======== Source data ========
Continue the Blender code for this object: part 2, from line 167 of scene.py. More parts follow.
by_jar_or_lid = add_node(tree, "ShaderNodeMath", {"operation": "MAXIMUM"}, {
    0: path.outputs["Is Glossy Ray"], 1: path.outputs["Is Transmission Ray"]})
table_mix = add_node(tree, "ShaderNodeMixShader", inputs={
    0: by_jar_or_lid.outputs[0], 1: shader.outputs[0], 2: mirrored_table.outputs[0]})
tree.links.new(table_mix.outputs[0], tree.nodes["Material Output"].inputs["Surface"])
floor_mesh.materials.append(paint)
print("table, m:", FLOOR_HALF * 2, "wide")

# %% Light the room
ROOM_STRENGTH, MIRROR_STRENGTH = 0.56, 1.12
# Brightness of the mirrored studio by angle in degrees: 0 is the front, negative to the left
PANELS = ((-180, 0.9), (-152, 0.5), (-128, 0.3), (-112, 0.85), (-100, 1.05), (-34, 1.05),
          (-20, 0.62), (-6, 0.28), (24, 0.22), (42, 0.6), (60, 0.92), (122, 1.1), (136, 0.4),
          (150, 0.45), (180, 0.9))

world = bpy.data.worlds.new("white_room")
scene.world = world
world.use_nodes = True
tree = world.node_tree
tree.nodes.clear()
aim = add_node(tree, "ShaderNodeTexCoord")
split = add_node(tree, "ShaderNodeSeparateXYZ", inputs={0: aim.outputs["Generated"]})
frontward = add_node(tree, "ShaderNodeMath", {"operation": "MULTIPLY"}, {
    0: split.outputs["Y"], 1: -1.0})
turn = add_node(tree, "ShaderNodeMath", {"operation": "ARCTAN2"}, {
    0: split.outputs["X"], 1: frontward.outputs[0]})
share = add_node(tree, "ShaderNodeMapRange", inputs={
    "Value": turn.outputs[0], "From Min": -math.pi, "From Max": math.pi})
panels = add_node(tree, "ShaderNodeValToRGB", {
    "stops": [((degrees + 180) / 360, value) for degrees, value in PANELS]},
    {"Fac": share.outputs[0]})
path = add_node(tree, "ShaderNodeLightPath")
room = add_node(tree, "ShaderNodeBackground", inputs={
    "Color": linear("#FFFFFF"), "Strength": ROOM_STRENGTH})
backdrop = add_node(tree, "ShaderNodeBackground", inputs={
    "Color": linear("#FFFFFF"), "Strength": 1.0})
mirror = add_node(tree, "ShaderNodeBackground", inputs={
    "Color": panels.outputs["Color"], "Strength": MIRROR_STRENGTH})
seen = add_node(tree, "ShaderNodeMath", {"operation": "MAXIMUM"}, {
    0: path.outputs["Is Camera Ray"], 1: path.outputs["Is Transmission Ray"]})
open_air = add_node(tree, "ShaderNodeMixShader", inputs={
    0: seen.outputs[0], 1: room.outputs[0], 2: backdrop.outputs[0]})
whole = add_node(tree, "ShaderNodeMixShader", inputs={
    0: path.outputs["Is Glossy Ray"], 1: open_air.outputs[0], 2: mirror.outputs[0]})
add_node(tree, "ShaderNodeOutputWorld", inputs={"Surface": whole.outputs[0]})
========
Prompt =>
Scan the lines for the string "scene". Copy out each line that matches.

Response to this task =>
Continue the Blender code for this object: part 2, from line 167 of scene.py. More parts follow.
scene.world = world